That's a pretty international beer-offer. An American guy sending money to a Belgian guy to buy a Dutch guy a beer in Sweden (I am guessing the beer wouldn't even be a Swedish beer)

Lars is going anyway. I don't think he would mind that beer.

(I also get the idea that me going/resisting to go is now part of a bet. That beer might just be an investment for Tyson)


----------



## Kenneth (Nov 21, 2008)

Arnaud, we got most brands of Dannish beer, care for a Tuborg?

The latest news:

There will be prize money! (I'm not fully informed about it yet, I will get back to the subject when I know the details).


----------



## joey (Nov 21, 2008)

Oooh tuborg.
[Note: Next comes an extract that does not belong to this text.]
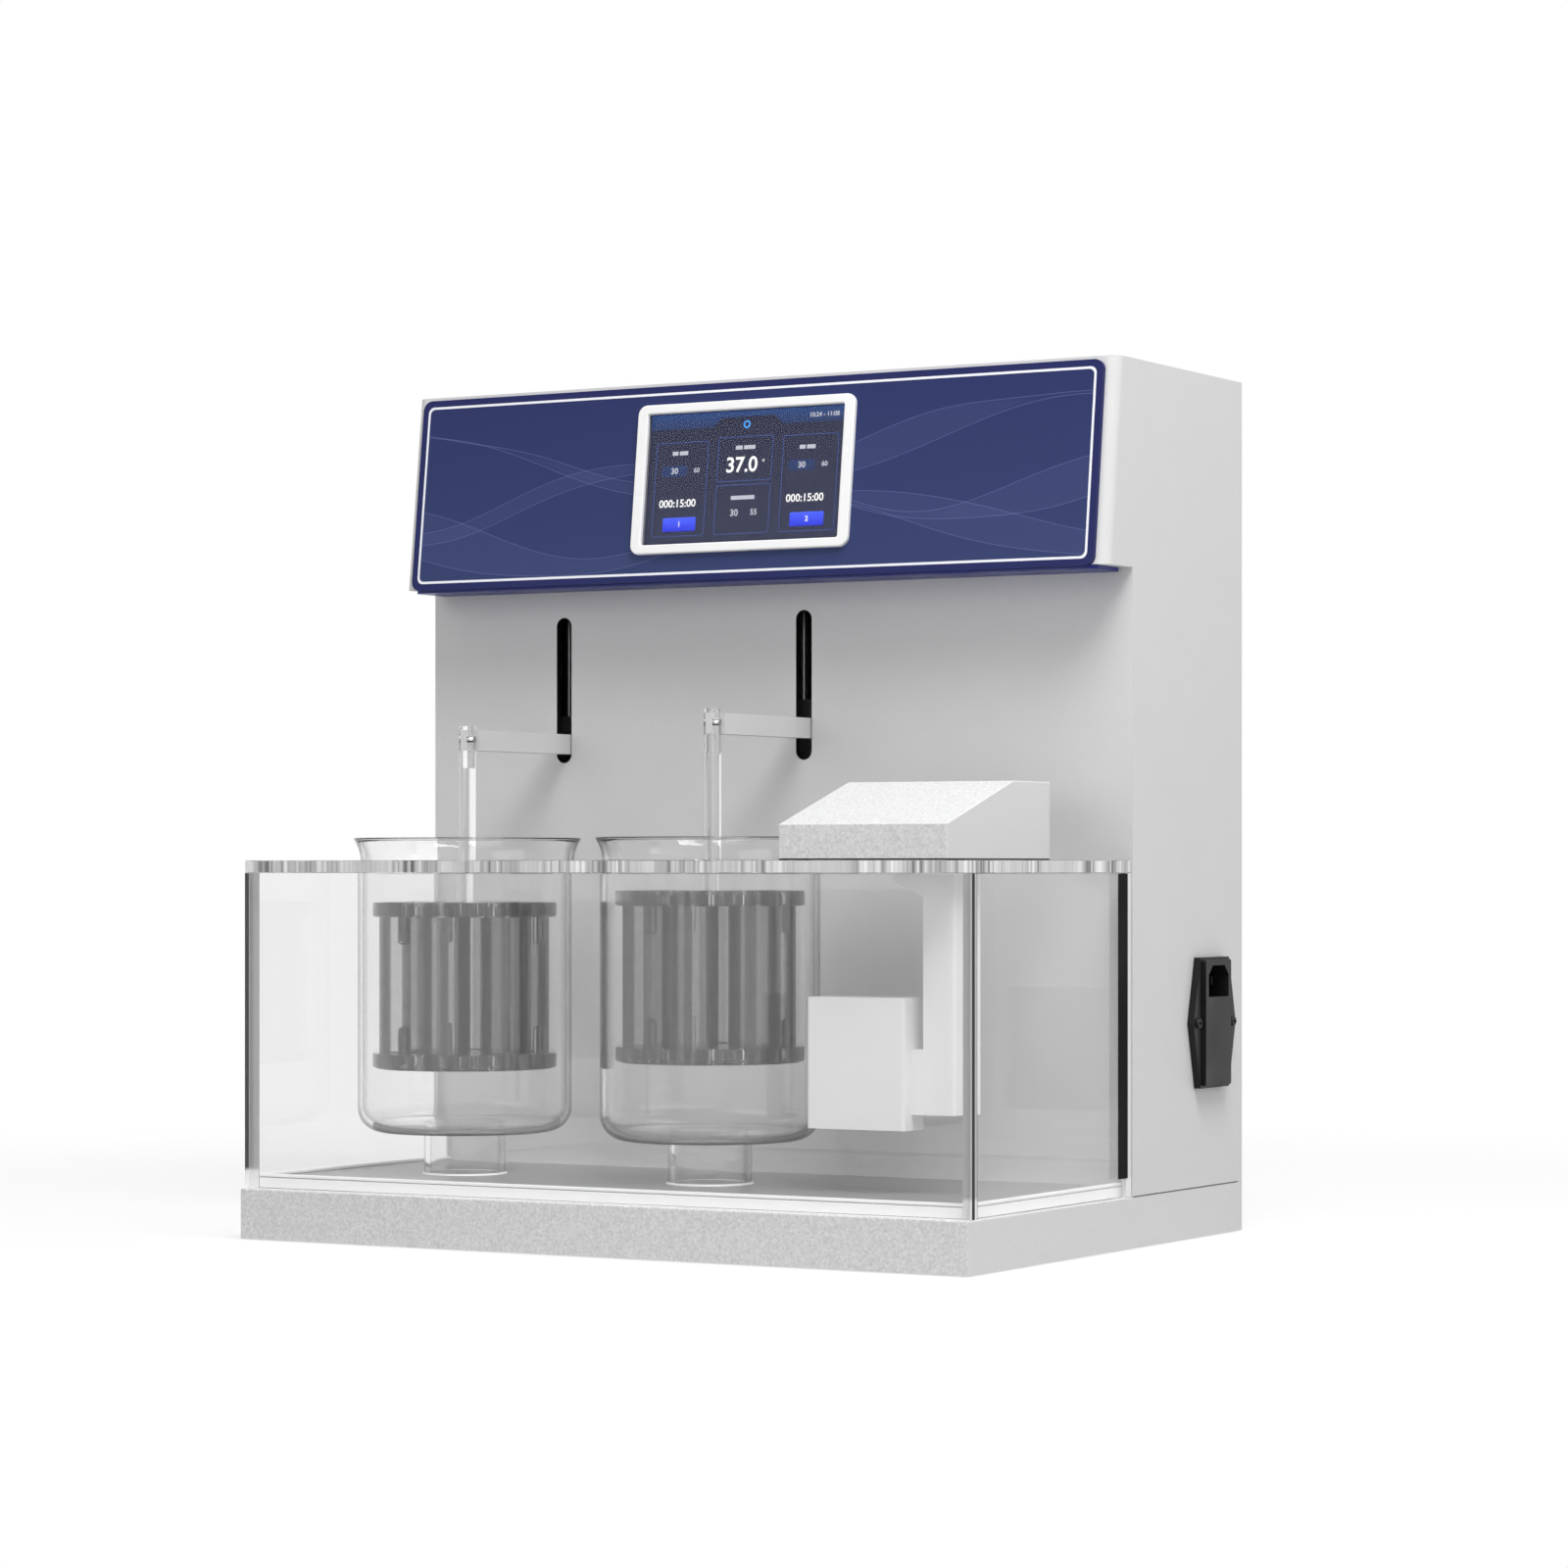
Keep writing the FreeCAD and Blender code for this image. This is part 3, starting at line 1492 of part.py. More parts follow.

I put plenty of that on the shelves at the supermarket where i work. Although, it doesn't seem to be *that* popular.


----------



## hr.mohr (Nov 21, 2008)

Carlsberg is better and the best are the Odense Classic


----------



## Gunnar (Nov 21, 2008)

Nonono, all those are cheap crap-beers. 

If you want great danish beer you should try any beer from Mikkeller. They don't have their own brewery but travel around to well-reputated breweries in Belgium, and other countries, and brew a new beer for each place they visit. Among my favourites: Mikkeller Monk's Elexir, Mikkeller Black (17.5% ), Mikkeller Black Hole.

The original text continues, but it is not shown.